This issue has been discussed previously, but I keep finding myself confused about how to use the profit matrix. My question is conceptual in nature, so let's just use some simple numbers. Suppose I have data on customer churn and I build a predictive model for churn (the particular technique does not matter for this question). My decision errors are not symmetric, however, so I want to modify my probability cutoff to reduce the more costly misclassification error. Suppose the relevant data is:

- I will send every predicted lost customer a $50 gift.
- I expect 10% of these customers to be retained as a result of the gift.
- Every retained customer has an expected lifetime present value of profits of $1000.

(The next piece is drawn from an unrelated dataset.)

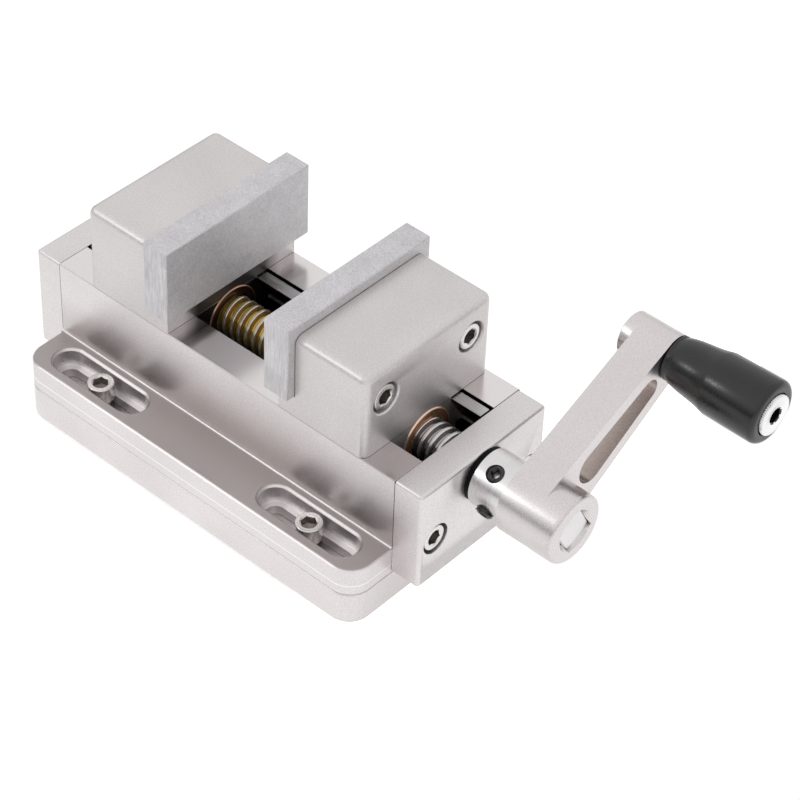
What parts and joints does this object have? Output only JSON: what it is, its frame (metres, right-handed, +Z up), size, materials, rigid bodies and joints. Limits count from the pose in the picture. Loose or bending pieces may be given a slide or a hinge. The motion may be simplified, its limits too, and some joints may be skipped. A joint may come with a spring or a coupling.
{
  "type": "self-centering vise",
  "caption": "Low machine vise whose two jaws close on a fixed middle when one hand crank turns a screw with left and right-hand threads; the body slides on a base plate.",
  "frame": {"origin": "centre of the base plate's bottom face", "axes": "+X along the lead screw towards the crank, +Y across the screw towards the side with the gib strip, +Z up, out of the rails"},
  "size_m": [0.3086, 0.1485, 0.1144],
  "materials": {
    "nickel_plate": "satin, fine blasted nickel plating",
    "jaw_steel": "fine ground",
    "gib_steel": "brushed along its length",
    "yellow_zinc": "bright yellow zinc plating",
    "screw_steel": "machined",
    "bronze": "turned bronze",
    "bright_steel": "bright turned",
    "fastener_steel": "satin stainless",
    "black_oxide": "black oxide",
    "black_bushing": "matt black",
    "crank_metal": "satin, fine blasted",
    "grip_black": "semi-gloss black"
  },
  "bodies": {
    "base": {"base_plate": "nickel_plate", "clamp_screws": "fastener_steel"},
    "frame": {"vise_body": "nickel_plate", "crank_end_cap": "nickel_plate", "far_end_cap": "nickel_plate", "crank_cap_screws": "fastener_steel", "far_cap_screws": "fastener_steel", "gib_strip": "gib_steel", "gib_screws": "black_oxide", "crank_bushing": "black_bushing", "far_bushing": "bronze"},
    "screw": {"near_lead_screw": "screw_steel", "far_lead_screw": "yellow_zinc", "coupling_pin": "screw_steel", "shaft_collar": "bright_steel", "collar_set_screws": "black_oxide", "crank_arm": "crank_metal", "handle_spindle": "bright_steel"},
    "grip": {"handle_grip": "grip_black"},
    "near_jaw": {"near_jaw": "nickel_plate", "near_jaw_plate": "jaw_steel", "near_jaw_screws": "fastener_steel", "near_nut": "bronze", "near_nut_screw": "black_oxide"},
    "far_jaw": {"far_jaw": "nickel_plate", "far_jaw_plate": "jaw_steel", "far_jaw_screws": "fastener_steel", "far_nut": "bronze", "far_nut_screw": "black_oxide"}
  },
  "joints": [
    {"name": "body_slide", "type": "slide", "parent": "base", "child": "frame", "axis": [1, 0, 0], "range_m": [-0.019, 0.019]},
    {"name": "crank_turn", "type": "hinge", "parent": "frame", "child": "screw", "pos_m": [0, 0, 0.0554], "axis": [1, 0, 0], "range_deg": [-2320, 1360]},
    {"name": "near_jaw_slide", "type": "slide", "parent": "frame", "child": "near_jaw", "axis": [1, 0, 0], "range_m": [-0.0274, 0.0161]},
    {"name": "far_jaw_slide", "type": "slide", "parent": "frame", "child": "far_jaw", "axis": [-1, 0, 0], "range_m": [-0.0274, 0.0161]},
    {"name": "grip_spin", "type": "hinge", "parent": "screw", "child": "grip", "pos_m": [0.172, 0.07233, 0.09402], "axis": [1, 0, 0], "continuous": true}
  ],
  "couplings": [
    {"joint": "near_jaw_slide", "follows": "crank_turn", "m_per_rad": 0.00067376},
    {"joint": "far_jaw_slide", "follows": "crank_turn", "m_per_rad": 0.00067376}
  ]
}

From this, I know that falsely predicting a customer will be retained (false positive) costs me more than falsely predicting I will lose a customer (false negative). However, I can't decide how to operationalize this. The profit matrix would seem a natural place to incorporate this information, but the example in the JMP documentation does not easily translate to this problem. My inclination is to use a profit matrix that look like

predicted churn=1 predicted churn=0

actual churn = 1 -50 -100

actual churn = 0 +50 +1000

My reasoning would be that I will send a $50 gift to all predicted churners, but that 10% of these will actually be retained (expected profits = 10%(1000)=$100). However, the model prediction concerns the classifications of the initial model, not the results of my marketing efforts. In other words, the actual churn=0 is not the result of my gift, it is the misclassifications of the initial model.

Similarly, the -100 in the matrix results from the fact that if I predict the customer to be retained and they are not, I don't send the gift (saving $50) but I miss the opportunity to have retained 10% of these customers (expected profits of $100).

The fact that the misclassification errors are not symmetric is clear - but the way to implement this is not. Even if I don't use the profit matrix, it isn't clear to me how to choose a probability cutoff in my classification model that incorporates the simplified data I assumed above. I realize that the classification model would really be the first step in a process whereby I would want to experiment with ways to increase retention. But the assumptions I make about the gifts, probability of success, and expected profits should provide enough information to use in applying the classification model to this problem.

Can anyone help sort out how to incorporate the assumed information into choosing a probability cutoff for a classification model?

Thanks.